Lin has also created a vegan version of the foie gras which is a mix of peanut butter, sesame sauce, white wine, coconut oil, cashew nut and matsutake powder.
After the foie gras wafer, Lin selects several fresh vegetables and asks diners to eat them raw. "I name the dish 'the sound of your chewing is melodious', because if you listen carefully you will enjoy the crunchiness of the vegetables," she says.
Lin likes to explore the possibilities of each of her ingredients to the full. Her tomato sonata, for example, combines dried tomato, tomato jelly, fermented tomato soup and fresh tomato.
There is one chapter of the menu titled Sea Wave, which literally transports her diners to the beach to enjoy the sound of the waves.
The first dish in the chapter is oyster and hairy crab. Lin marinates fresh oysters from France for 48 hours and then slices them open and stuffs them with frozen crab roe and crab meat with homemade pepper vinegar. She also uses the juice from the oysters to make a seawater smoothie.

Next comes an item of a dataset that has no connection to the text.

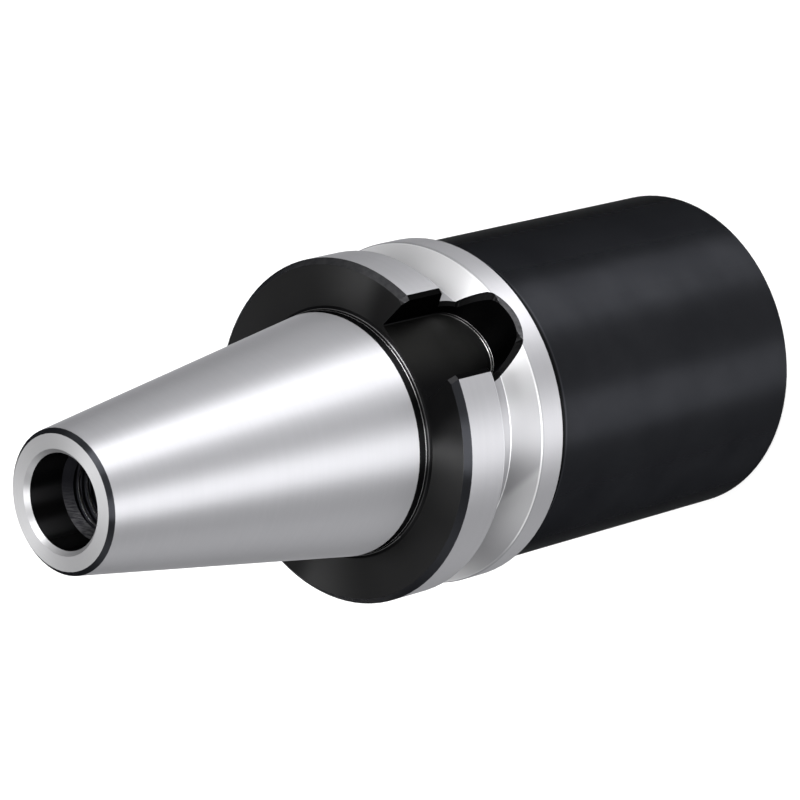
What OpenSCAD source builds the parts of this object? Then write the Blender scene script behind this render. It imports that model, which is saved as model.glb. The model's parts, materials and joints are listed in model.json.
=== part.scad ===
// Steep-taper tool holder with a side-locked bore for indexable drills.
// The nose face lies on z = 0 and the taper points up. The first drive slot faces +X,
// and the two clamp screws are in line with the second one, on -X.

/* [Taper shank] */
// Taper diameter at the gauge line
gauge_d = 44.45; // [42:0.05:46]
// Length of the taper from the gauge line to its small end
taper_len = 65.4; // [60:0.1:75]
// Diameter that the taper loses
taper_fall = 7; // [5:0.5:8]
// over this length along the axis
taper_run = 24; // [20:1:30]
// Edge break around the small end
tail_chamfer = 0.75; // [0.3:0.05:1.5]
// Neck between the gauge line and the flange
neck_len = 2; // [1.5:0.1:4]
// Fillet where the neck meets the flange
neck_fillet = 0.9; // [0.3:0.1:1.2]

/* [Flange] */
// Flange diameter
flange_d = 63; // [61.5:0.1:68]
// Flange thickness
flange_t = 25; // [23:0.1:32]
// Edge break on the rear rim
rear_chamfer = 1.1; // [0.4:0.1:1.5]
// Edge break on the front rim
front_chamfer = 0.2; // [0.1:0.05:1]
// From the gauge line to the middle of the V groove
groove_pos = 16.6; // [15:0.1:18]
// Width of the groove's floor
groove_floor_w = 4.2; // [2:0.1:6]
// Diameter of the groove's floor
groove_d = 53; // [50:0.1:56]
// Angle between the groove's walls
groove_angle = 60; // [50:1:70]
// Edge break on the groove's corners
groove_break = 0.35; // [0.1:0.05:0.6]

/* [Drive slots] */
// Width of a drive slot
slot_w = 16.1; // [12:0.1:20]
// From the axis to the floor of a slot
slot_floor = 22.6; // [22.5:0.1:25]
// From the rear face of the flange to the round end of a slot
slot_len = 20.7; // [14:0.1:22]
// Radius in the corner of the slot's floor
slot_corner = 0.3; // [0.2:0.1:1]
// Width of the edge break around a slot
slot_break_w = 1; // [0.4:0.05:1.2]
// Depth of that edge break
slot_break_h = 0.45; // [0.2:0.05:0.8]

/* [Nose] */
// Nose diameter
nose_d = 60; // [54:0.5:60.5]
// Length of the nose in front of the flange
nose_len = 66; // [62:0.5:100]
// Edge break around the nose face
nose_chamfer = 1; // [0.5:0.1:2]
// Fillet where the nose meets the flange
nose_fillet = 0.7; // [0.2:0.1:1]

/* [Tool bore] */
// Diameter of the bore for the drill's shank
tool_d = 32; // [25:0.5:34]
// Depth of that bore from the nose face
tool_depth = 65; // [60:0.5:80]
// Lead-in at the mouth of the bore
tool_chamfer = 1.2; // [0.5:0.1:2]
// Diameter of the coolant passage
coolant_d = 10; // [6:0.5:13]

/* [Pull stud hole] */
// Diameter of the plain pilot at the small end
pilot_d = 17; // [16.5:0.1:18.5]
// Depth of the pilot
pilot_depth = 8.1; // [6:0.1:10]
// Lead-in at the mouth of the pilot
pilot_chamfer = 0.8; // [0.2:0.1:1.2]
// Outer diameter of the pull stud's thread
thread_d = 16; // [14:0.5:16]
// Depth at which the thread ends, from the small end
thread_depth = 37; // [25:0.5:39]
// Diameter of the hole drilled before tapping
tap_d = 13.9; // [13.2:0.1:13.9]
// Depth of the tapping hole, from the small end
tap_depth = 43; // [40:0.5:50]

/* [Clamp screws] */
// Outer diameter of a clamp screw
screw_d = 15.9; // [12:0.1:18]
// Play around a screw in its tapped hole
screw_play = 0.05; // [0.02:0.01:0.1]
// From the nose face to the front screw
front_screw_z = 22; // [14:0.5:24]
// From the nose face to the rear screw
rear_screw_z = 47; // [44:0.5:52]
// How far a screw's socket end sits below the nose's surface
screw_recess = 2; // [1.7:0.1:3]
// Space between a backed-off screw and the bore's wall
tip_gap = 0.5; // [0.3:0.1:1.5]
// Edge break on the socket end
screw_chamfer = 0.8; // [0.3:0.1:1.2]
// Bevel around the flat point
point_bevel = 1.5; // [0.5:0.1:2.5]
// Hexagon socket, across its flats
socket_af = 8; // [6:0.5:9]
// Depth of the hexagon socket
socket_depth = 6.5; // [4:0.5:7]
// Countersink at the mouth of a screw hole
screw_sink = 1.5; // [0.5:0.1:1.6]

/* [Hidden] */
$fn = 96;
drill_angle = 118;
over = 1;
fillet_steps = 5;
edge_steps = 8;
wedge_inside = 0.5;
wedge_outside = 0.1;
wedge_over = 0.5;
socket_over = 0.2;

nose_r = nose_d / 2;
flange_r = flange_d / 2;
gauge_r = gauge_d / 2;
tool_r = tool_d / 2;
flange_front = nose_len;
flange_rear = flange_front + flange_t;
gauge_z = flange_rear + neck_len;
tail_z = gauge_z + taper_len;
tail_r = taper_r(taper_len);
slot_r = slot_w / 2;
slot_end_z = flange_rear - slot_len + slot_r;
screw_r = screw_d / 2;
screw_hole_r = screw_r + screw_play;
screw_tip = tool_r + tip_gap;
screw_top = nose_r - screw_recess;

// Radius of the taper at a distance behind the gauge line
function taper_r(from_gauge) = gauge_r - from_gauge * taper_fall / taper_run / 2;

// Points of an arc around [x, z], between two angles
function arc(x, z, radius, from, to) = [
    for (i = [0 : fillet_steps])
        let (a = from + (to - from) * i / fillet_steps)
        [x + radius * cos(a), z + radius * sin(a)]
];

// Height of a drill's cone between two radii
function drill_cone(large, small) = (large - small) / tan(drill_angle / 2);

// Outline of the nose, from the middle of its face to the flange
function nose_outline() =
    let (f = min(nose_fillet, 0.9 * (flange_r - front_chamfer - nose_r)))
    concat(
        [[0, 0], [nose_r - nose_chamfer, 0], [nose_r, nose_chamfer]],
        arc(nose_r + f, flange_front - f, f, 180, 90)
    );

// Outline of the flange's rim with its V groove
function flange_outline() =
    let (
        z = gauge_z - groove_pos,
        depth = flange_r - groove_d / 2,
        lean = tan(groove_angle / 2),
        floor_half = groove_floor_w / 2,
        rim_half = floor_half + depth * lean,
        b = groove_break
    ) [
        [flange_r - front_chamfer, flange_front],
        [flange_r, flange_front + front_chamfer],
        [flange_r, z - rim_half - b],
        [flange_r - b, z - rim_half + b * lean],
        [flange_r - depth, z - floor_half],
        [flange_r - depth, z + floor_half],
        [flange_r - b, z + rim_half - b * lean],
        [flange_r, z + rim_half + b],
        [flange_r, flange_rear - rear_chamfer],
        [flange_r - rear_chamfer, flange_rear],
    ];

// Outline of the neck and the taper, up to the middle of the small end
function shank_outline() = concat(
    arc(gauge_r + neck_fillet, flange_rear + neck_fillet, neck_fillet, 270, 180),
    [
        [gauge_r, gauge_z],
        [taper_r(taper_len - tail_chamfer), tail_z - tail_chamfer],
        [tail_r - tail_chamfer, tail_z],
        [0, tail_z],
    ]
);

// Bore from the nose face: lead-in, plain bore and drill point, down to the axis
module tool_bore() {
    flare = tool_r + tool_chamfer + over;
    rotate_extrude()
        polygon([
            [0, -over],
            [flare, -over],
            [tool_r, tool_chamfer],
            [tool_r, tool_depth],
            [0, tool_depth + drill_cone(tool_r, 0)],
        ]);
}

// Hole from the small end: pilot, thread at its outer diameter, tapping hole and coolant passage
module pull_stud_hole() {
    pilot_r = pilot_d / 2;
    thread_r = thread_d / 2;
    tap_r = tap_d / 2;
    coolant_r = coolant_d / 2;
    pilot_floor = tail_z - pilot_depth;
    tap_floor = tail_z - tap_depth;
    rotate_extrude()
        polygon([
            [0, tail_z + over],
            [pilot_r + pilot_chamfer + over, tail_z + over],
            [pilot_r, tail_z - pilot_chamfer],
            [pilot_r, pilot_floor],
            [thread_r, pilot_floor - (pilot_r - thread_r)],
            [thread_r, tail_z - thread_depth],
            [tap_r, tail_z - thread_depth - (thread_r - tap_r)],
            [tap_r, tap_floor],
            [coolant_r, tap_floor - drill_cone(tap_r, coolant_r)],
            [coolant_r, tool_depth],
            [0, tool_depth],
        ]);
}

// Half of a slot's section: half width against distance from the axis
function slot_half(top) = concat(
    [[0, slot_floor]],
    arc(slot_r - slot_corner, slot_floor + slot_corner, slot_corner, 270, 360),
    [[slot_r, top], [0, top]]
);

// Milled drive slot on +X, open to the rear face and round at its other end
module drive_slot() {
    top = flange_r + over;
    half = slot_half(top);
    whole = concat(half, [for (i = [len(half) - 2 : -1 : 1]) [-half[i][0], half[i][1]]]);
    translate([0, 0, slot_end_z]) {
        rotate([0, 0, 90])
            mirror([0, 1, 0])
                linear_extrude(flange_rear + over - slot_end_z)
                    polygon(whole);
        rotate([0, 90, 0])
            rotate([0, 0, -90])
                rotate_extrude(angle = 180)
                    polygon(half);
    }
    slot_edge_break();
}

// Radius of the flange's surface at a height, on the rim and in the V groove
function rim_r(height) = lookup(height, [for (p = flange_outline()) [p[1], p[0]]]);

// Distance from the YZ plane to that surface, at a width position and a height
function rim_x(y, height) = sqrt(pow(rim_r(height), 2) - y * y);

// Angles at which the broken edge of a slot's round end crosses a corner of the flange's outline
function end_stops() = concat(
    [-90],
    [
        for (p = flange_outline())
            let (drop = (p[1] - slot_end_z) / (slot_r + slot_break_w))
            if (drop > -1 && drop < 0) asin(drop)
    ],
    [0]
);

// Half of the path along a slot's edge, from the middle of its round end to its open end:
// width position, height and the outward direction of the wall
function half_path() =
    let (stops = end_stops())
    concat(
        [
            for (i = [0 : len(stops) - 2], k = [0 : edge_steps - 1])
                let (a = stops[i] + (stops[i + 1] - stops[i]) * k / edge_steps)
                [slot_r * cos(a), slot_end_z + slot_r * sin(a), cos(a), sin(a)]
        ],
        [[slot_r, slot_end_z, 1, 0]],
        [for (p = flange_outline()) if (p[1] > slot_end_z) [slot_r, p[1], 1, 0]],
        [[slot_r, flange_rear + over, 1, 0]]
    );

// Wedge that breaks the slot's edge all the way along the rim and through the V groove
module slot_edge_break() {
    half = half_path();
    other = [for (i = [len(half) - 1 : -1 : 1]) [-half[i][0], half[i][1], -half[i][2], half[i][3]]];
    path = concat(other, half);
    last = len(path) - 1;
    wedge = [
        for (p = path)
            let (
                edge_x = rim_x(p[0], p[1]),
                wall = [edge_x - slot_break_h, p[0], p[1]],
                y = p[0] + p[2] * slot_break_w,
                z = p[1] + p[3] * slot_break_w,
                rim = [rim_x(y, z), y, z],
                inner = wall - (rim - wall) * wedge_inside,
                outer = rim + (rim - wall) * wedge_outside,
                top_x = max(edge_x, outer[0]) + wedge_over
            )
            each [inner, outer, [top_x, inner[1], inner[2]]]
    ];
    sides = [
        for (i = [0 : last - 1], k = [0 : 2])
            let (a = 3 * i + k, b = 3 * i + (k + 1) % 3)
            each [[a, b, b + 3], [a, b + 3, a + 3]]
    ];
    polyhedron(wedge, concat([[2, 1, 0]], sides, [[3 * last, 3 * last + 1, 3 * last + 2]]));
}

// Tapped hole for a clamp screw, from the nose's surface on -X into the tool bore
module screw_hole(height) {
    mouth_r = screw_hole_r + screw_sink;
    translate([0, 0, height])
        rotate([0, -90, 0]) {
            cylinder(r = screw_hole_r, h = nose_r + over);
            translate([0, 0, nose_r - screw_sink])
                cylinder(r1 = screw_hole_r, r2 = mouth_r + over, h = screw_sink + over);
        }
}

// Set screw along -X with a flat bevelled point and a hexagon socket
module clamp_screw(height) {
    socket_floor = screw_top - socket_depth;
    translate([0, 0, height])
        rotate([0, -90, 0])
            difference() {
                rotate_extrude()
                    polygon([
                        [0, screw_tip],
                        [screw_r - point_bevel, screw_tip],
                        [screw_r, screw_tip + point_bevel],
                        [screw_r, screw_top - screw_chamfer],
                        [screw_r - screw_chamfer, screw_top],
                        [0, screw_top],
                    ]);
                translate([0, 0, socket_floor])
                    cylinder(d = socket_af / cos(30), h = socket_depth + over, $fn = 6);
                translate([0, 0, screw_top - socket_sink()])
                    cylinder(r1 = socket_af / 2, r2 = socket_af / 2 + socket_sink() + over,
                        h = socket_sink() + over);
            }
}

// Depth of the lead-in that reaches past the socket's corners
function socket_sink() = socket_af / 2 / cos(30) - socket_af / 2 + socket_over;

module holder_body() {
    color([0.16, 0.17, 0.19])
        difference() {
            rotate_extrude()
                polygon(concat(nose_outline(), flange_outline(), shank_outline()));
            tool_bore();
            pull_stud_hole();
            drive_slot();
            rotate([0, 0, 180])
                drive_slot();
            screw_hole(front_screw_z);
            screw_hole(rear_screw_z);
        }
}

module front_clamp_screw() {
    color([0.12, 0.12, 0.13])
        clamp_screw(front_screw_z);
}

module rear_clamp_screw() {
    color([0.12, 0.12, 0.13])
        clamp_screw(rear_screw_z);
}

holder_body();
front_clamp_screw();
rear_clamp_screw();
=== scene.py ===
# %% [markdown]
# # A steep-taper drill holder in Blender
#
# The holder is one piece of steel: a ground taper that seats in the machine's spindle, a flange with a V groove and
# two drive slots, and a long black nose with a bore for the drill. Two set screws on the far side lock the drill.
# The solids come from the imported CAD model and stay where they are. This lesson adds the camera, the finish of every
# surface, the thread that is too fine for the solids, the floor and the lamps.

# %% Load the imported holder
import json
import math

import bmesh
import bpy
from mathutils import Matrix, Vector


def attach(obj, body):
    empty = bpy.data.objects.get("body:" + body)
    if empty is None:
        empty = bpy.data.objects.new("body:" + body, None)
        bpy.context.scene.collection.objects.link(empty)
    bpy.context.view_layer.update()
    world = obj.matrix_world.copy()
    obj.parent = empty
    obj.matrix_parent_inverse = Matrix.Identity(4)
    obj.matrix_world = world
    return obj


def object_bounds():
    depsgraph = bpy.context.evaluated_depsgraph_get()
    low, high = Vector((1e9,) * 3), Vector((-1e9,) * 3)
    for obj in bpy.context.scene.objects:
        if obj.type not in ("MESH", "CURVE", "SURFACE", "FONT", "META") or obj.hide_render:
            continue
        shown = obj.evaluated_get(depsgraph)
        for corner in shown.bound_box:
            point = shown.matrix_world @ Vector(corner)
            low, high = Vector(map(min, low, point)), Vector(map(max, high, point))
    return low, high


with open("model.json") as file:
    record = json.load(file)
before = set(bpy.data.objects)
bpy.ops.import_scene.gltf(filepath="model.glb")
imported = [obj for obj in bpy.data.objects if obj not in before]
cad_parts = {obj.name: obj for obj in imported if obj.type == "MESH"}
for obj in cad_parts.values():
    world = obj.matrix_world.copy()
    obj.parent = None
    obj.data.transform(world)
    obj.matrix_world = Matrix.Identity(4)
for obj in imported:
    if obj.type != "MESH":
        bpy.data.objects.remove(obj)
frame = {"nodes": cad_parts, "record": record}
cad_low, cad_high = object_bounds()
MM = 0.001
print("nodes", sorted(frame["nodes"]), "height in mm", round(cad_high.z / MM, 1))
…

One bite of the dish immediately sparks memories of the sea.
The second dish is crab porridge, which features crab meat boiled for hours in a chicken soup base with clam juice and rice milk.
The menu features another signature dish by Lin: sea cucumber with egg white. The dish is a combination of the traditional Cantonese dish of steamed egg white, crab and stewed sea cucumber, and a mix of French-style seafood.
Lin chooses shrimp from Ecuador, sea cucumber from Iceland, and organic eggs, pork and vegetables from the farm.
The sea cucumber is stuffed with shrimp mousse, which is cooked with the egg white in the Cantonese way, and Lin uses seafood chowder as the sauce to make the dish more flavorful.
When the dish is served, waiters spray yellow rice spirit on top to smooth out the flavor with the aroma of the liquor. The next chapter is titled Flame, where Lin cooks beef and chicken over an open fire.
There were also two desserts for the autumn season: a bowl of chestnuts with Osmanthus, and Cantonese sponge cake with salted caramel and matsutake ice cream.
"Chestnut is my memory of autumn in Beijing and the Cantonese sponge cake is a childhood memory of mine from Guangdong province," Lin explains. "These fragments of memories are not only mine, and I hope every diner can rediscover their memories during their meal."